In Naragon v. Wharton, 572 F. Supp 1117 (1983), Naragon defends her conduct by showing that the student has never been in her class. Was there an invasion of privacy by the employer? Why or why...
In Naragon v. Wharton, 572 F. Supp 1117 (1983), Naragon defends her conduct by showing that the student has never been in her class. Was there an invasion of privacy by the employer? Why or why not?
The legal issues in Kristine Naragon v. James H. Wharton, Ph.D., et. al., do not involve the question of whether the plaintiff, Ms. Naragon, was the victim of a violation of her Fourth Amendment “right to privacy.” As the documents from the initial 1983 decision rendered by the U.S. District Court for Baton Rouge, Louisiana, and the subsequent 1984 decision by the U.S. Court of Appeals for the Fifth Circuit, the links to which are provided below, attest, at issue in Naragon v. Wharton, et.al., was the plaintiff’s First Amendment rights of speech and association. The plaintiff’s romantic relationship with a college freshman, including cohabitation in conflict with the wishes of the student’s parents, is the underlying issue. Ms. Naragon’s lawsuit against Louisiana State University is predicated entirely upon the notion that she was the target of retaliatory actions – specifically, having her graduate assistantship changed from one of teaching to one of research – due solely to her sexual orientation. Naragon’s council argued that the plaintiff’s homosexuality was the cause of the change in the nature of her responsibilities as a graduate student. University officials, on the other hand, argued that the plaintiff demonstrated poor judgment in pursuing the relationship with a freshman student irrespective or sexual orientation and that such judgment reflected poorly on the institution. In the initial trial, the president judge ruled against the plaintiff. The subsequent appeal resulted in an identical outcome. In denying the plaintiff, Ms. Naragon’s, allegations of discriminatory treatment, the U.S. Court of Appeals concluded the following:
“. . .it is the opinion of the Court that under the circumstances of this case, the plaintiff has not been illegally discriminated against, and that none of her constitutionally protected rights have been violated by the University. Her demand for injunctive and other relief must be denied, and a judgment will be entered accordingly.”

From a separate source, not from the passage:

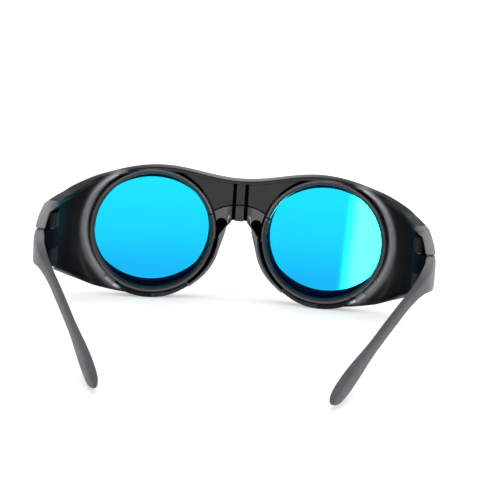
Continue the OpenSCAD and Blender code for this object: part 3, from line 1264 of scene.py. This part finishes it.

Because the question filed with eNotes is specific to the issue of “privacy,” an answer is purely speculative on the part of this educator. Kristine Naragon’s homosexuality was not demonstrated to be an issue with respect to the university’s actions regarding her status as a graduate assistant. That her sexual orientation was known to anybody but herself was purely a result of her own actions, in effect, initiating a relationship with a student of the same gender, including cohabitation, and publicly and vocally defending that relationship, including in confrontations on university grounds with the student’s parents, as well as at a shopping mall. Ms. Naragon’s sexual orientation is her own business, but public knowledge of that orientation was entirely a product of her own actions, and there is no evidence that she intended her sexual orientation to be a secret. In short, there is no basis upon which to suggest that her Fourth Amendment rights were violated.
The fact that the student had not attended any of Ms. Naragon’s classes might detract from any notion that the relationship constituted a conflict of interest on the part of the plaintiff, but the issue of Naragon’s judgment is a valid concern for those responsible for operating an institution of higher learning. She was not denied a graduate assistantship; she was merely reassigned from teaching to research, with no reduction in benefits or compensation. One could, consequently, logically argue that the university was actually quite restrained in its response to her relationship with the freshman student, who was a minor at the time the relationship was initiated.